Dans une banlieue calme et verdoyante de Kyoto, à l’orée d’une forêt vénérable où repose un empereur, le doux tap-tap-tap du marteau sur le métal annonce la présence d’une tradition artisanale centenaire. C’est le domaine du kacchu-shi et c’est là, dans l’atelier de l’armurier, qu’un maître artisan perpétue un savoir-faire ancien.

Tout est dans les détails : l’armure japonaise était une « représentation condensée des pensées et émotions des soldats », explique Imamura.

Il appartient à la quatrième génération d’armuriers de sa famille. Son pseudonyme d’artiste, Heian Ju Issui, se traduit à peu près par « celui qui réside dans la vénérable capitale », ce qui le place clairement dans la lignée des maîtres artisans de Kyoto. Il ne fait aucun doute que le Japon, comme Mazda, respecte ses artisans, mais comment un fabricant d’armes médiévales est-il en phase avec le XXIe siècle?

« Le rôle du kacchu-shi a dû évoluer, explique Imamura. Le travail consiste désormais à créer des répliques d’armures anciennes, à restaurer des objets culturels pour les musées et à créer des pièces de cérémonie plus petites pour les festivités de Tango no sekku en l’honneur des garçons et des filles, sans oublier la décoration d’intérieur. Les armuriers sont les descendants des armuriers anciens ou des artisans qui se sont lancés dans le métier après la Seconde Guerre mondiale – ce qui est mon cas. »

Que l’armure, protection indispensable sur le champ de bataille, soit devenue un ornement décoratif recherché n’est pas un concept nouveau.
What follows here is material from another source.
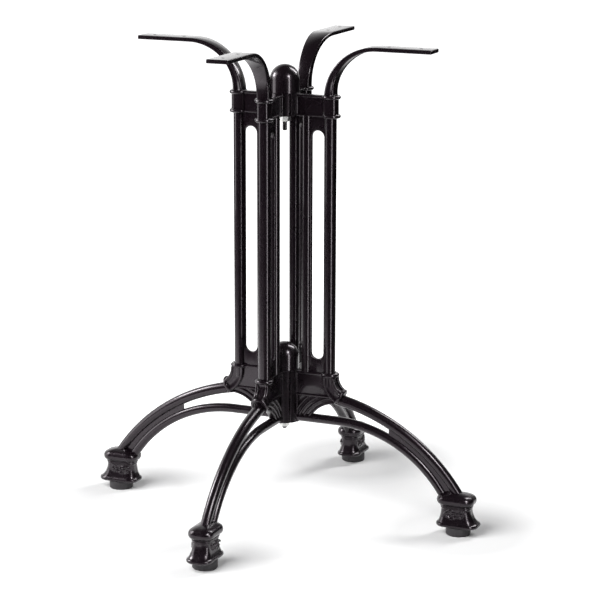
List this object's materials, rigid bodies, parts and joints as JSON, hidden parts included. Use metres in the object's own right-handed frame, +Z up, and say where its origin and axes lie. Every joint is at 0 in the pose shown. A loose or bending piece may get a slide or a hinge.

Pendant la paisible ère Edo (1615-1868), il est devenu évident que les armures seraient peu utilisées en combat réel, et on a commencé à les produire et à les considérer comme des objets d’art – à la beauté admirable. « Notre entreprise a été fondée en 1925, mais nos méthodes et nos procédés sont anciens, explique Imamura. La création de ces armures ornementales exige un gros travail d’équipe, avec des artisans de tout le Japon. »

Longtemps après leur achèvement, les créations d’Imamura seront appréciées par plusieurs générations, des parents aux enfants. « Avec le temps, les objets artisanaux fabriqués avec des matériaux de qualité choisis avec soin acquièrent une saveur profonde, explique Imamura. Un casque vieillit au fur et à mesure que votre enfant grandit et, au fil du temps, il devient un ornement unique introuvable ailleurs. »

« Nous devons enseigner par l’expérience et susciter une passion. »

Tatsuhito Imamura

De même qu’un véhicule Mazda sortant de la chaîne de production est la somme des compétences des takumi – du modelage initial de l’argile au travail du tissu et du métal – le kacchu-shi doit suivre plusieurs étapes. La fabrication des plaques d’acier ou de cuivre ; la décoration, à la feuille d’or ou au placage ; et la finition, c’est-à-dire l’assemblage final de l’armure.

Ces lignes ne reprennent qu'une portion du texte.